[Records from a dataset]
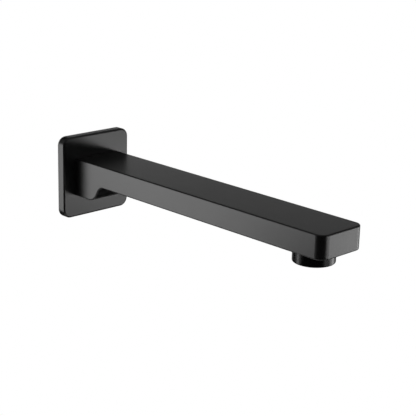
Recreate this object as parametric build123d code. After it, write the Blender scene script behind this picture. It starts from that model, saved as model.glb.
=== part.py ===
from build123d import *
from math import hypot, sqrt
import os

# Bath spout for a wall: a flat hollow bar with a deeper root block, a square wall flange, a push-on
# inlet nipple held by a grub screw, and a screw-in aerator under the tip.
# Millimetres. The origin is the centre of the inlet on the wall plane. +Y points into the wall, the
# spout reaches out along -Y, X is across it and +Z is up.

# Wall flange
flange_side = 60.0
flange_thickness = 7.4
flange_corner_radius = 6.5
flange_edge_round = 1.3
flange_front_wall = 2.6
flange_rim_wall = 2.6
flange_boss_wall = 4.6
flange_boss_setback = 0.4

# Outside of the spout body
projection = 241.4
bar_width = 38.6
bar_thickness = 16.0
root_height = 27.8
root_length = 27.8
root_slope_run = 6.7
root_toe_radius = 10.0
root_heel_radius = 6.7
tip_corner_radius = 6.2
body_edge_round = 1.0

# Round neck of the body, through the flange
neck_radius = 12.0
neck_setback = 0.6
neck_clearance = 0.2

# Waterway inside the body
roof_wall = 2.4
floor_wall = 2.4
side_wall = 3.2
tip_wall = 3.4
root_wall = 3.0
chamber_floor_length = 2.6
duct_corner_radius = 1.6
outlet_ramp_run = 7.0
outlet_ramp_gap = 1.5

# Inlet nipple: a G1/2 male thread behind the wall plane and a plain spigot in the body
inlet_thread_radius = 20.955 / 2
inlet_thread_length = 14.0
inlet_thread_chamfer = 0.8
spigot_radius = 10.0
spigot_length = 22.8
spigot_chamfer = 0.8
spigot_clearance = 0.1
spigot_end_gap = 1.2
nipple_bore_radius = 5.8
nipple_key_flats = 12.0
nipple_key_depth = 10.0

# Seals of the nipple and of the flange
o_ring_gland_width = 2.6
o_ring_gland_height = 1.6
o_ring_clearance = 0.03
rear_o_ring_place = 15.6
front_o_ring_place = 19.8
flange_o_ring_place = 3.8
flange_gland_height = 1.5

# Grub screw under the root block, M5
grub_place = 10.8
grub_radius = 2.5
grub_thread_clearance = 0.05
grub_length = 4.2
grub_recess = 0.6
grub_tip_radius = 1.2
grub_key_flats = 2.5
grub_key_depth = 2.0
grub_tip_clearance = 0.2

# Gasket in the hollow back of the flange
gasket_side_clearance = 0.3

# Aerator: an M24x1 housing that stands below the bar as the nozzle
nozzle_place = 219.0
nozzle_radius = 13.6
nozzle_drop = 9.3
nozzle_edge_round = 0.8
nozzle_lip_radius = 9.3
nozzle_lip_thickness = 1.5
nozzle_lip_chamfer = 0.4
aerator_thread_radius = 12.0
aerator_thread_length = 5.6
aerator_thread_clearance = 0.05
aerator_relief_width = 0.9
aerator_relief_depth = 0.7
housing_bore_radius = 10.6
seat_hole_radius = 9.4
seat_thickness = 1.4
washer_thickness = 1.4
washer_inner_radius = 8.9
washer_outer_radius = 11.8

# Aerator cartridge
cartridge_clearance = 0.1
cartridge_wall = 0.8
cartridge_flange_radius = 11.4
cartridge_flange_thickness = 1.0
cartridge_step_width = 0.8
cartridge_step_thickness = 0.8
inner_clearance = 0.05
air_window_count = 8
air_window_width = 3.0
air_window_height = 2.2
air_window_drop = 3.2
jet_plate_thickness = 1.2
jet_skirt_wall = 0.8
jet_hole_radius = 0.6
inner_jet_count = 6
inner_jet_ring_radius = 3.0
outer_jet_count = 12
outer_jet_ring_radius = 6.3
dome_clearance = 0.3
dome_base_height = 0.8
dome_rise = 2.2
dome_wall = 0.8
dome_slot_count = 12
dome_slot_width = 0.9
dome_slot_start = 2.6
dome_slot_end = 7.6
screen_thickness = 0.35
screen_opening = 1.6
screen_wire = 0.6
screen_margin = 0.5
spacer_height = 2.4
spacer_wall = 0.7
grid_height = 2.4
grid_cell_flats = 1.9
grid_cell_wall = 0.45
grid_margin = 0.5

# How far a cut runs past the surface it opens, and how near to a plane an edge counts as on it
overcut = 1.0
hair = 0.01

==

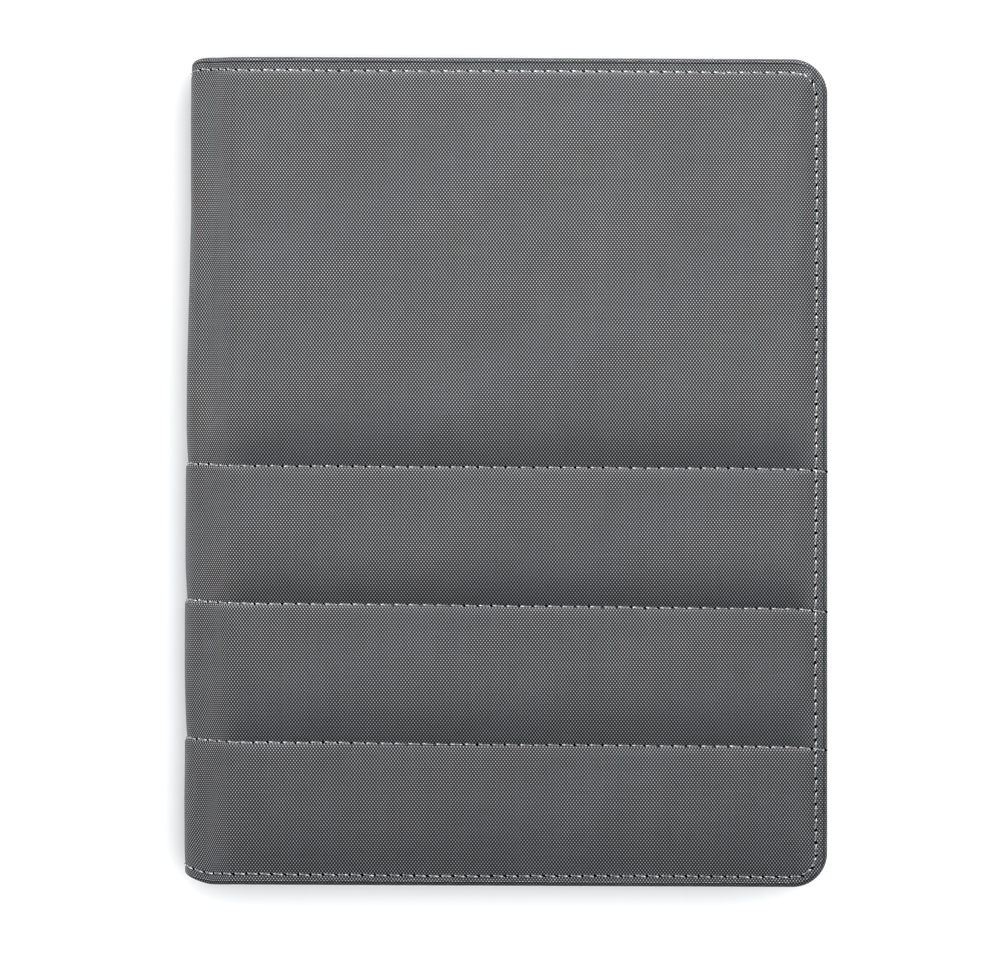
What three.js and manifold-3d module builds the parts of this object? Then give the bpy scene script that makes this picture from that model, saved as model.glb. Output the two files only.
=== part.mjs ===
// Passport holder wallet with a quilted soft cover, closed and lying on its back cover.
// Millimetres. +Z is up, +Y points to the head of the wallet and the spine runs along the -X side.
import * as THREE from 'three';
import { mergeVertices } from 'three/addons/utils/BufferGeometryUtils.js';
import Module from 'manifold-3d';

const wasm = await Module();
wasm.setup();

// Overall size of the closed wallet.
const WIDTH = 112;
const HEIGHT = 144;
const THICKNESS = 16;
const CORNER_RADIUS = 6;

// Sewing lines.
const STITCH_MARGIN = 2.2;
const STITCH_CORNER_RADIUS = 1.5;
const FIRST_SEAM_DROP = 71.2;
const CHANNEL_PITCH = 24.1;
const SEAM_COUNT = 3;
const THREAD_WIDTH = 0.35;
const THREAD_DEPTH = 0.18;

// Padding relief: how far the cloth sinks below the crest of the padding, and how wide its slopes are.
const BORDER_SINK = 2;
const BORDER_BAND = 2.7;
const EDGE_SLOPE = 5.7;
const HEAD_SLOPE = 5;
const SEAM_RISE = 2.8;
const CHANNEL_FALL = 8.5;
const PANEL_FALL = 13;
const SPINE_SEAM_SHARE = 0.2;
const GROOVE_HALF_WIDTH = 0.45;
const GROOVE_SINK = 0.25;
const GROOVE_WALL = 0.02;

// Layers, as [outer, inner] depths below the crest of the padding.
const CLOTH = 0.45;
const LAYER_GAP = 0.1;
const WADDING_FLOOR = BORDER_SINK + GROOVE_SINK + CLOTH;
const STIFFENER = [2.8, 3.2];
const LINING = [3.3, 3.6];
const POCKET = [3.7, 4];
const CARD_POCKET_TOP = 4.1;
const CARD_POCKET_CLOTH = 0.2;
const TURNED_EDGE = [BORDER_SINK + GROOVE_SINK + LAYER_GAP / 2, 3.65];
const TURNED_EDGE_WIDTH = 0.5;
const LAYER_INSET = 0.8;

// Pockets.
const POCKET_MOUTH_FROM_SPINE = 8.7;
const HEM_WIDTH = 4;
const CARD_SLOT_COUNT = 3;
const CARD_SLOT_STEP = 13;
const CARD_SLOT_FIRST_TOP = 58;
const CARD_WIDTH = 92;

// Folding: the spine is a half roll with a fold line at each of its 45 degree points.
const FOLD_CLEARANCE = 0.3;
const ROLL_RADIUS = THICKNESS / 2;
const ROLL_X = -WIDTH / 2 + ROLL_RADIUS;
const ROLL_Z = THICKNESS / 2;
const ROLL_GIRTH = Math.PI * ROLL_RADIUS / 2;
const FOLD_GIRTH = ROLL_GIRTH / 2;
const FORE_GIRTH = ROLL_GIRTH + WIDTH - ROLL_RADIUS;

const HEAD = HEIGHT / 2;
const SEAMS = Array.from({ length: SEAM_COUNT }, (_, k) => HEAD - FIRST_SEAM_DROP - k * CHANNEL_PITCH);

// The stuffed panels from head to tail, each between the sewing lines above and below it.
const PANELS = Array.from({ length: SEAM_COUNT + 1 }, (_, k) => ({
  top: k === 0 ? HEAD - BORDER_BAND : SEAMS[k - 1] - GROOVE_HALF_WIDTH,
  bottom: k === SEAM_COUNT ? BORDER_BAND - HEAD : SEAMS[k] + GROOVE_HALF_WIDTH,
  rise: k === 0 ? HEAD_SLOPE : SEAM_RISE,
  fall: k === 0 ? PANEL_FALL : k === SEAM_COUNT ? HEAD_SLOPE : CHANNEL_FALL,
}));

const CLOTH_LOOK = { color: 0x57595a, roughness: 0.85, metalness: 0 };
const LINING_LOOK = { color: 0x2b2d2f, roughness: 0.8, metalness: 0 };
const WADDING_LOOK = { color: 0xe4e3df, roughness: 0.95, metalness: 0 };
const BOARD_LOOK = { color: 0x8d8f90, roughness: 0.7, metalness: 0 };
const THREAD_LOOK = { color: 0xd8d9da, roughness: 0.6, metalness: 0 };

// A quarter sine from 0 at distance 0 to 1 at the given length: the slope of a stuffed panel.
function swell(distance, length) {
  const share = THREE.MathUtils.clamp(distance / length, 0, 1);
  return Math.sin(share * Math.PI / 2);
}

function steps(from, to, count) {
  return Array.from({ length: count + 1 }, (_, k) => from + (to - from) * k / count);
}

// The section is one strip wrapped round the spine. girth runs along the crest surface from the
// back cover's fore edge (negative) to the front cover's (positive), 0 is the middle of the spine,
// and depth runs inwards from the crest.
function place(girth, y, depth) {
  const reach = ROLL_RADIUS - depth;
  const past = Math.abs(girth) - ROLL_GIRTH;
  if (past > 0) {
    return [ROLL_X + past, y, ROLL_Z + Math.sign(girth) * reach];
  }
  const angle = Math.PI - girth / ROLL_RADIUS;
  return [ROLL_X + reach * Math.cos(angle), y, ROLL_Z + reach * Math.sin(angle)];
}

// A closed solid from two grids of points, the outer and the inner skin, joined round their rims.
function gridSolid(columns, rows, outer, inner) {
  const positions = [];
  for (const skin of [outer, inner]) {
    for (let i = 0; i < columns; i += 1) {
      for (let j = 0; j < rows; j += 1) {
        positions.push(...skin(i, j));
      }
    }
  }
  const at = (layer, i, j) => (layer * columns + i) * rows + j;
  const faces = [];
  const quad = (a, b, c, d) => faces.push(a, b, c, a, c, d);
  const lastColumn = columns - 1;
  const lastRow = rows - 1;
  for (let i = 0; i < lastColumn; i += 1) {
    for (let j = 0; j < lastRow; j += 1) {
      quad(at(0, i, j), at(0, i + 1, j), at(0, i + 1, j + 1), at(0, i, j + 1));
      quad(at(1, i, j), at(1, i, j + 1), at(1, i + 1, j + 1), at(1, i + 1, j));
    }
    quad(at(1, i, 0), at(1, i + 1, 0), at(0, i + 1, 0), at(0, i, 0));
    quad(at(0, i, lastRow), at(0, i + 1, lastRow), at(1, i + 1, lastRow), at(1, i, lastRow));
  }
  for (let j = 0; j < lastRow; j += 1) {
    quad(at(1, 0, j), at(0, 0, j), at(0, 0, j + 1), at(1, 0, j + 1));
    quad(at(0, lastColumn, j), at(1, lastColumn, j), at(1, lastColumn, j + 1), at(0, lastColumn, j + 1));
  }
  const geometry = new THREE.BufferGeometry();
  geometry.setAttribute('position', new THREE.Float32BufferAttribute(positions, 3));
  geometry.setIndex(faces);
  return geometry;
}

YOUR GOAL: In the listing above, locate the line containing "Recreate this object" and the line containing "nipple_key_depth = 10.0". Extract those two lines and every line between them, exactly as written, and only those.

WRITTEN SOLUTION:
Recreate this object as parametric build123d code. After it, write the Blender scene script behind this picture. It starts from that model, saved as model.glb.
=== part.py ===
from build123d import *
from math import hypot, sqrt
import os

# Bath spout for a wall: a flat hollow bar with a deeper root block, a square wall flange, a push-on
# inlet nipple held by a grub screw, and a screw-in aerator under the tip.
# Millimetres. The origin is the centre of the inlet on the wall plane. +Y points into the wall, the
# spout reaches out along -Y, X is across it and +Z is up.

# Wall flange
flange_side = 60.0
flange_thickness = 7.4
flange_corner_radius = 6.5
flange_edge_round = 1.3
flange_front_wall = 2.6
flange_rim_wall = 2.6
flange_boss_wall = 4.6
flange_boss_setback = 0.4

# Outside of the spout body
projection = 241.4
bar_width = 38.6
bar_thickness = 16.0
root_height = 27.8
root_length = 27.8
root_slope_run = 6.7
root_toe_radius = 10.0
root_heel_radius = 6.7
tip_corner_radius = 6.2
body_edge_round = 1.0

# Round neck of the body, through the flange
neck_radius = 12.0
neck_setback = 0.6
neck_clearance = 0.2

# Waterway inside the body
roof_wall = 2.4
floor_wall = 2.4
side_wall = 3.2
tip_wall = 3.4
root_wall = 3.0
chamber_floor_length = 2.6
duct_corner_radius = 1.6
outlet_ramp_run = 7.0
outlet_ramp_gap = 1.5

# Inlet nipple: a G1/2 male thread behind the wall plane and a plain spigot in the body
inlet_thread_radius = 20.955 / 2
inlet_thread_length = 14.0
inlet_thread_chamfer = 0.8
spigot_radius = 10.0
spigot_length = 22.8
spigot_chamfer = 0.8
spigot_clearance = 0.1
spigot_end_gap = 1.2
nipple_bore_radius = 5.8
nipple_key_flats = 12.0
nipple_key_depth = 10.0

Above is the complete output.